The idea of Jesus being YHWH was not a development that came with paganism. It came right out of a Jewish milleu. Paul is being entirely consistent with his Jewish tradition. Note also that Bailey points out that in 1 Corinthians 9, Paul does not really say he became a Gentile. Instead, he says that he became like one not under the Law, save the law of Christ. Why? Paul can’t become a Gentile because he is a Jew and that is something that will never change.

Now of course Paul can stop following Jewish customs, although he will follow them if it will help someone come to the gospel. Today there are people who can abandon Judaism altogether and become atheists, but yet they still realize that even while atheists, they are still Jews. Some of them even still follow the rules of kosher eating as atheists.
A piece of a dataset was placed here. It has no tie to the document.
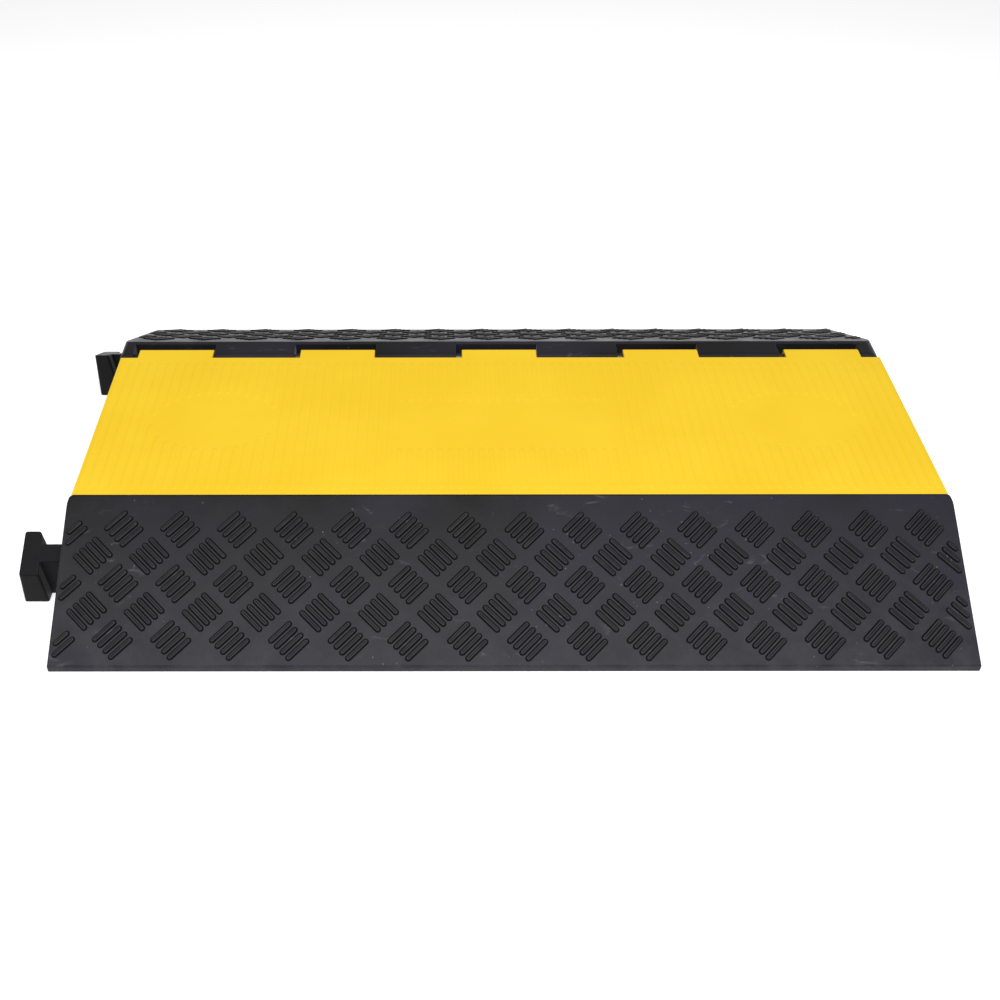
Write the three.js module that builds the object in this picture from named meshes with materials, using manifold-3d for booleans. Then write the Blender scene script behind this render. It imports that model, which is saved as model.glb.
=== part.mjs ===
// Cable protector ramp: a rubber base with a ramp on each side and three cable channels between
// them, and a lid that swings on a steel rod along the rear edge of the channels.
// Millimetres. X runs along the cables, Y from the front ramp to the rear ramp, Z up.
// The origin is the middle of the ramp body's underside.

import * as THREE from 'three';
import { ConvexGeometry } from 'three/addons/geometries/ConvexGeometry.js';
import { mergeVertices } from 'three/addons/utils/BufferGeometryUtils.js';
import Module from 'manifold-3d';

const wasm = await Module();
wasm.setup();

// Ramp body
const LENGTH = 900;
const DEPTH = 600;
const HEIGHT = 90;
const LIP = 7.5; // height of the vertical edge at the foot of each ramp
const RAMP_RUN = 157;
const FRONT_CREST_TOP = 1.5; // flat along the top of the front ramp
const REAR_CREST_TOP = 5.5;
const FRONT_END_RADIUS = 6; // rounding of the front crest at both ends
const REAR_LEFT_RADIUS = 8; // rounding of the rear crest and its end lug
const REAR_RIGHT_RADIUS = 14;

// Cable channels
const CHANNELS = 3;
const CHANNEL_WIDTH = 64;
const CHANNEL_FLOOR = 10;
const CHANNEL_FILLET = 6;
const DIVIDER = 14;
const FRONT_LEDGE = 19.5; // shelf that the lid's front edge rests on

// Lid
const LID_THICKNESS = 14;
const LID_LENGTH = 894;
const LID_FRONT_GAP = 0.8;
const LID_SEAT_GAP = 0.3;
const COFFERS_PER_CHANNEL = 12;
const COFFER_DEPTH = 5.7;
const COFFER_RIB = 6;
const COFFER_INSET = 4;

// Hinge
const TABS = 5;
const HINGE_PITCH = 191; // from one tab to the next, and from one lug to the next
const TAB_WIDTH = 88.2;
const TAB_SHIFT = -1; // the middle tab's place along X
const LUG_WIDTH = 94.6;
const LUG_SHIFT = -4; // the middle of the row of lugs
const LUG_FOOT_FRONT = 104; // the foot fills the trough in front of a lug
const HINGE_Y = 119.5;
const BARREL_RADIUS = 8;
const HINGE_Z = HEIGHT - BARREL_RADIUS;
const NOTCH_EDGE = 9.6; // from the hinge axis to the lid's edge in front of a lug
const TAB_CORNER_RADIUS = 4;
const TROUGH_RADIUS = 11;
const ROD_RADIUS = 4;
const BORE_RADIUS = 4.3;
const PLUG_LENGTH = 5;
const PLUG_GAP = 0.3; // between a plug and the rod
const LEFT_PLUG_INSET = 2; // from the end of the base to the face of a plug
const RIGHT_PLUG_INSET = 5.2;

// End connectors: a T on the left end of each ramp, and a matching socket in the right end.
// A T widens towards the ground, and these are its sizes at the height of the crest.
const TEE_REACH = 43.7;
const TEE_HEAD = 12;
const TEE_WIDTH = 39;
const TEE_NECK = 14;
const TEE_CENTRE = 182; // from the middle of the body, along Y
const TEE_DROP = 22; // the top of a T lies this far below the ramp
const TEE_DRAFT = 3.5; // how far its outer faces lean out, down to the ground
const TEE_SHOULDER_DRAFT = 10; // the same for the head's inner faces
const TEE_RADIUS = 2.5;
const SOCKET_CLEARANCE = 1.5;

// Hollows in the underside of each ramp
const POCKETS = 9;
const POCKET_PITCH = 88;
const POCKET_WIDTH = 70;
const POCKET_OUTER = 232;
const POCKET_INNER = 150;
const POCKET_SKIN = 18;
const POCKET_RADIUS = 5;

// How finely curves are cut
const ARC_STEPS = 5;
const ROUND_SIDES = 24;
const OVERCUT = 1; // how far a cut runs past the face that it opens

// Sizes that follow from the ones above
const HALF_LENGTH = LENGTH / 2;
const HALF_DEPTH = DEPTH / 2;
const CREST = HALF_DEPTH - RAMP_RUN;
const RECESS_FRONT = -CREST + FRONT_CREST_TOP;
const RECESS_REAR = CREST - REAR_CREST_TOP;
const SEAT = HEIGHT - LID_THICKNESS;
const LID_UNDERSIDE = SEAT + LID_SEAT_GAP;
const FIRST_CHANNEL = RECESS_FRONT + FRONT_LEDGE;
const CHANNEL_STEP = CHANNEL_WIDTH + DIVIDER;
const RAMP_SLOPE = (HEIGHT - LIP) / RAMP_RUN;
const LID_FRONT = RECESS_FRONT + LID_FRONT_GAP;
const LID_REAR = HINGE_Y - NOTCH_EDGE;
const LUG_FRONT = HINGE_Y - BARREL_RADIUS;

// Height of the ramp surface at a distance y from the middle of the body.
function rampHeight(y) {
  return LIP + RAMP_SLOPE * (HALF_DEPTH - Math.abs(y));
}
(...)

The point is that Jesus was given this high place immediately. The last of the prophets before John the Baptist that had come was Malachi and that was about 400 years before Christ. The Heavens had been silent. It is my belief that God was wanting people to think about the time He had been silent for 400 years before sending Moses. Now, He was to send the prophet like Moses but greater than Moses. The people would be truly free from slavery.

Everything from Malachi and earlier that we have in the Old Testament was seen as authoritative Scripture and that would not be taken lightly. Notice what the 1st century Jewish historian Josephus says about the Old Testament in “Against Apion”.

For we have not an innumerable multitude of books among us, disagreeing from and contradicting one another, [as the Greeks have,] but only twenty-two books, which contain the records of all the past times; which are justly believed to be divine; and of them five belong to Moses, which contain his laws and the traditions of the origin of mankind till his death. This interval of time was little short of three thousand years; but as to the time from the death of Moses till the reign of Artaxerxes king of Persia, who reigned after Xerxes, the prophets, who were after Moses, wrote down what was done in their times in thirteen books. The remaining four books contain hymns to God, and precepts for the conduct of human life. It is true, our history hath been written since Artaxerxes very particularly, but hath not been esteemed of the like authority with the former by our forefathers, because there hath not been an exact succession of prophets since that time; and how firmly we have given credit to these books of our own nation is evident by what we do; for during so many ages as have already passed, no one has been so bold as either to add any thing to them, to take any thing from them, or to make any change in them; but it is become natural to all Jews immediately, and from their very birth, to esteem these books to contain Divine doctrines, and to persist in them, and, if occasion be willingly to die for them

And yet, immediately the words of Christ are given such a position and we can often take them so lightly. We have heard the gospel stories so much that often times we do not have the amazement of them that we know that we should have. Let us not lose sight of this. The words of Jesus are the words of God Himself and if we take God seriously, we must take Jesus seriously. Perhaps if we do not take Jesus seriously, we should question if we are doing the same for God.